二人の手紙のやりとりは晩年まで続き、作品やその創作過程が互いにとってかけがえのない記憶になっていたことが分かる。藤田百合学芸員は「単なるモデルというレベルではなく、人物画の創作の上で『この人を描きたい』という熱意がいかに決定的なものなのか、ということを感じます」という。

青葉は1982(昭和57)年に92歳で死去。外部に作品を発表する活動は1933(昭和8)年以来見られず、作家としての実働は20年あまりと決して長いものではなかった。
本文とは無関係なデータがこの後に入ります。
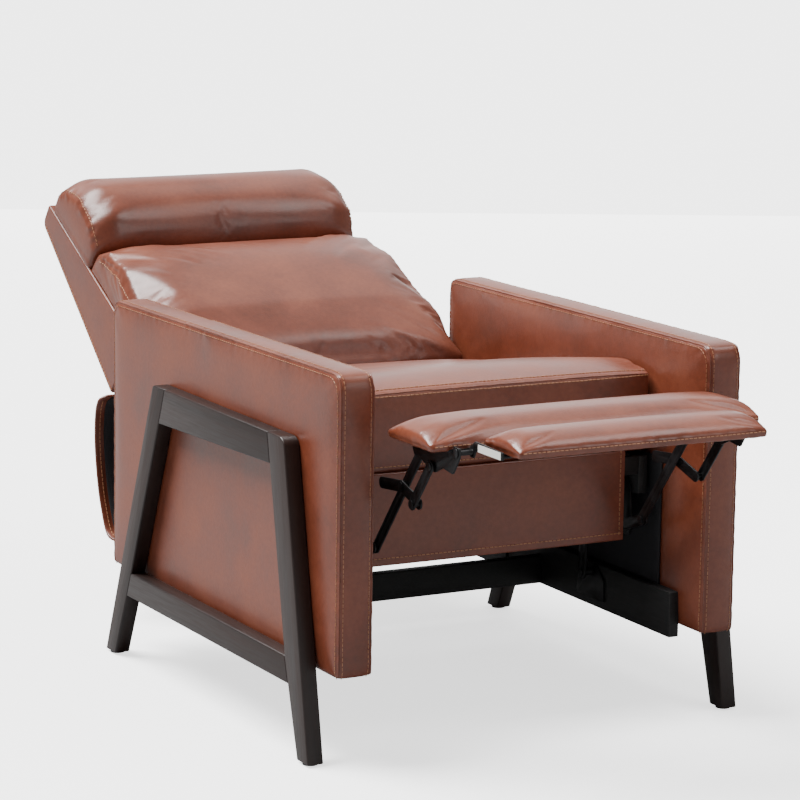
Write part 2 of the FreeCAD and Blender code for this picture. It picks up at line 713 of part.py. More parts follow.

後半生の大部分は静岡県沼津市にひとりで暮らし、時に女子美術大学や清方一門の行事に出席するぐらいで、あまり丈夫ではない身体をいたわる生活が続いた。

短いとはいえ一時期、美人画家として活躍した青葉が戦後、あまり顧みられなくなった背景について、藤田学芸員は「現存する青葉の作品点数が少ないことも関係しているのではないか」とみる。

◆偉大な先人として

一方で開学以来、芸術を通して女性の自立と社会的地位の向上を目指してきた「女子美」にとって、先駆者としての青葉の業績は大切なものだ。本展では青葉の画業の理解を深める意味で、青葉と同門や、女子美術大学に縁の深い女性画家の作品を展示している。

寺島紫明《若き尼僧(想い)》1920(大正9)年頃

寺島紫明(1892~1975)は大正2(1913)年、鏑木清方に入門。

北八代《たちあおい》制作年不詳

北八代(1908~1996)は、1929(昭和4)年、女子美術専門学校日本画高等科卒業。《たちあおい》は近代の典型的な美人画。

三谷十糸子《池畔有情》1958(昭和33)年

三谷十糸子(1904~1992)は1925(大正14)年、女子美術学校日本画科を首席で卒業。1971年から75年までは女子美術大学の学長を務めた。

◆青葉研究、さらに深化を期待

同時期の美人画、あるいは後進と比べて、青葉の作品は正統的で、かつどこか憂いを帯びた表現が特徴的だ。晩年まで青葉と手紙のやり取りを続けたモデルの下山花枝さんが、青葉を評して「孤独な人」と言っていたという。それが生い立ちなどからくるものなのか、女性画家としての厳しい歩みからくるものなのかは分からないが、美人画の表現の歴史の上でも、ジェンダー的な意味においても、今後も研究の深化が待たれる。作品として判明している点数が少なく、個人が所蔵しているものが少なくないと考えられており、本展のような取り組みをきっかけに、隠れていた作品が発掘されることにも期待したい。